Awesomeness Fest: Making Space to Receive

When I was invited to Awesomeness Fest by the beautiful tantric yogi Lara Berg she said, “it will change your life.”

I told her “I hope so, Lara, I’ve had SO many transformational experiences even just this past year.”

AFest was 5 days of heart based entreprenuers, thinkers, writers, performers, speakers, healers, designers, marketers, and just people looking to gather and promote a conscious planet. There’s a magic that happens when you gather peaceful fun adventurous people together for 5 days in paradise. It was filled with countless life altering experiences, many of which I’m only now able to articulate. Today I’m present with one of them.

A couple of days into AFest Terry Tillman led us in several experiential exercises. Before I left for the Dominican Republic we were reminded to bring a special and meaningful object to the event. We didn’t know was what Terry Tillman had up his sleeve – an exercise in releasing attachment to the object.

My object was my ballet slippers. I was at a Somatic Experience training which is all about learning to treat clients how to regulate their brains and nervous systems by reconnecting clients to their bodies after they’ve been through trauma, duress or chaos. In one of the trainings I had a moment of inspiration. I told myself that I HAVE to dance. I knew that if I didn’t start dancing I would die. Some part of my spirit would die. At 41 yrs old, I took my first ballet class.

I was so excited to slip on that first pair of ballet slippers. I love those damn slippers sticking out of the pocket of my back pack. I want people to see them. Carrying them to class makes me feel special and proud. The 4 year old in me is all, “look at me, I take ballet! Eeeeeeeeee!”

I still haven’t grown tired of checking into the dance schools on facebook every time I go to class and get to study with the likes of prima donnas like Sandra Adrian and Natalie Rast. I’m so grateful to them. Going to class fills me with happiness.

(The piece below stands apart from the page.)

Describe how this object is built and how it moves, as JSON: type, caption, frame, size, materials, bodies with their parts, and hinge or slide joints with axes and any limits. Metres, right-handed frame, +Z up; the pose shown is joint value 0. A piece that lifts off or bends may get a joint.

When Terry Tillman asked us to take the object and give it away to our seat partner I went into terror. He wants me to give away my frickin’ ballet shoes!?!?!?!? I was paired up with Erwin Valencia and at first thought to just tell Erwin I forgot to bring my object. I can’t possibly give away the ballet shoes!!!

I got a grip. Saw the wisdom. And with Tears in my eyes, I told Erwin the stories, the importance of my shoes. How I grew up in a home where bodies were shameful, naughty, expressing with a body was not allowed. I told Erwin how I’ve found a joyful niche treating performers and artists at my psychotherapy practice. And I had finally reached a point in my life where it was important to tend to my own art.

Erwin let me safely tell how I cried through a ballet class at 4 yrs old and never went back because the week before that class I had been raped in a house just half a block from the studio. It wasn’t the dance class that brought me to tears. It was the proximity to the place of the violation. Kids have a protective ability to forget, go into a freeze response or go into confusion. My neural networks had coupled dancing with shame back then.

Luminita Saviuc said it best at AFest that our darkest moments are our biggest teachers.  Those horrible attacks made me the healer, psychotherapist and psychic that I get to be today. They taught me that the unpopular  truth is freedom like Erika Napoletano spoke about so passionately. It transformed how I approached my own traumas. I found peace. And I found permission to dance.

I am a dancer. We`re all dancers. The shoes can’t make that true or untrue. Like Jeff Marx told us about identity being in particular labels…the shoes don’t make me a dancer. Life is a dance.

I placed my slippers in Erwin`s hands. I placed my hands over his and released the slippers.

Not only have we both worked in the healthcare and healing worlds, we both had loved ones in the Phillipines (the typhoon struck just days before). But my partner in the exercise, Erwin Valencia actually was a dancer. He told me that dance is the thing that brings him to LIFE! And he’s a lively guy. He handed the ballet slippers back to me and said, “I know where you are in your journey as a dancer. Keep these. It’s important right now.”

I cried and thanked him. The gift of the exercise was that Erwin had seen me in the moment. The shoes were not the important thing anymore. The release had already happened. When I checked in at Rast Ballet Dance Loft in Chicago this afternoon, it was a freer experience. I owned it in a new way. And you were there with me Erwin. I love you and your dancer’s spirit. Thank you. And thank you AFest tribe!